One thing that has gone away with the passage of time are richer file formats. For example, many operating systems didn't use to store individual characters and rely on the "newline" character to end a line, they used to store lines of text. Lines could be fixed length (padded with spaces or other invisible characters at the end), or variable length. As computers became more comfortable, a variety of other information was packed into that, for example how to handle the paper when printing the text file (carriage control, typically with a Fortran carriage control character in the first position of each line, but handled separately by the operating system). Good operating systems (such as the various mainframe OSes and VMS on the VAX) had a huge variety of record formats, and rich conversion utilities, which made operation easy, efficient, and convenient. Unix instead went for the lowest common denominator and quick hack, relying on separate utility programs (such as tr, cut and pr as examples).

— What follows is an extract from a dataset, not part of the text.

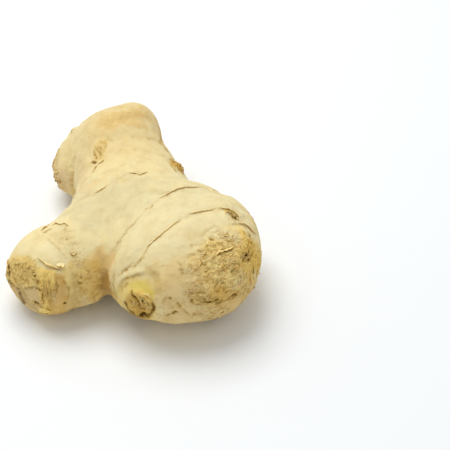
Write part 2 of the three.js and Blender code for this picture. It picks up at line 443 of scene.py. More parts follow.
@dataclass(frozen=True)
class GrowthRing:
    """A ring that runs round a part through a point, across a heading.

    The heading counts degrees from -Y towards +X, lean tips the ring forward, curve bows it by that many
    mm for each square mm to the side, and reach is how far from the point it shows.
    """

    part: Part
    at: Point
    heading: float
    lean: float
    curve: float
    depth: float
    reach: float = 90.0

    def normal(self) -> Array:
        """The direction along the part that the ring lies across."""
        turn = math.radians(self.heading)
        return unit(np.array([math.sin(turn), -math.cos(turn), self.lean]))

    def across(self, points: Array, wander: Array) -> Array:
        """How far each point is past the ring's line, along the part, in mm.

        Args:
            points: One point a row.
            wander: How far the line strays at each point, in mm.

        Returns:
            The distance along the normal, less the bow at that distance to the side, plus the wander.
        """
        turn = math.radians(self.heading)
        way = points - np.array(self.at, float)
        aside = way @ np.array([math.cos(turn), math.sin(turn), 0.0])
        return way @ self.normal() - self.curve * aside**2 + wander

    def shows(self, points: Array, shares: dict[Part, Array]) -> Array:
        """How strongly the ring shows at each point: on its own part, and within its reach."""
        distance = np.linalg.norm(points - np.array(self.at, float), axis=1)
        return shares[self.part] * bell(distance, self.reach)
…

And in reality, having to interpret the syntax and semantics of bytes has always been necessary. That's even true for text files. If you write a script and don't put the #! line correctly in the first line, that script won't run. But even more files have always also stored forms of data that is not clear text, often called binary data. And there are an incountably large number of such formats. The ones that are commonly seen today in consumer (amateur) computer usage are sound files (mp3), images (jpg) and video (mov). There are lots of others, and making a complete list is somewhere between impossible and laughable. The "magic" file in /usr/share/misc/magic helps define many commonly used file formats, but there are zillions of others.

Mjölnir · Jul 4, 2020

ralphbsz said:
[...] Until about 15-20 years ago, databases commonly used disks (or disk partitions) directly, without going through a file system. That usage is historic today. [...]

What? That's new to me. I still read the recommendation to give the DB access to the raw disk/SSD (if speed is not sufficient w/ the standard file method) quite often.

Jose · Jul 5, 2020

Oracle has gone back and forth at least three times in the past 20 years. One of my first big mistakes as a young sysadmin was to newfs the apparently empty partition the Oracle database was using. The Anderson consultants were not amused.

This is the latest emanation from Redwood Shores:

Introduction to Automatic Storage Management (ASM)

ralphbsz · Jul 5, 2020

They're still recommending to use raw disk? Serious? I stand corrected. Those fools. For a small performance gain (we measured it in the last 90s, and it was a handful percent), you lose a lot of convenience. But it's a free country ... do as you please.

Mjölnir · Jul 5, 2020

ralphbsz said:
They're still recommending to use raw disk? Serious? I stand corrected. Those fools. For a small performance gain (we measured it in the last 90s, and it was a handful percent), you lose a lot of convenience. But it's a free country ... do as you please.

Iff the amount of data is so huge that you need several physical media to store it anyway, I do not see any loss of convenience. Just mirror the whole disks in a RAID-10 (e.g. graid(8) or gvinum(8)), insert a gsched(8) IO-scheduler (a geom_cksum(4) is not available yet), done. On your measurements: the performance of DB differs significantly with the use-case. In general, when latency is of primary concern, using raw disks can make a big difference.

Jose · Jul 5, 2020

ralphbsz said:
They're still recommending to use raw disk? Serious? I stand corrected. Those fools. For a small performance gain (we measured it in the last 90s, and it was a handful percent), you lose a lot of convenience. But it's a free country ... do as you please.

It's a real barrel of laughs when the ignorant Oracle DBAs insist on using ASM on top of virtual disk.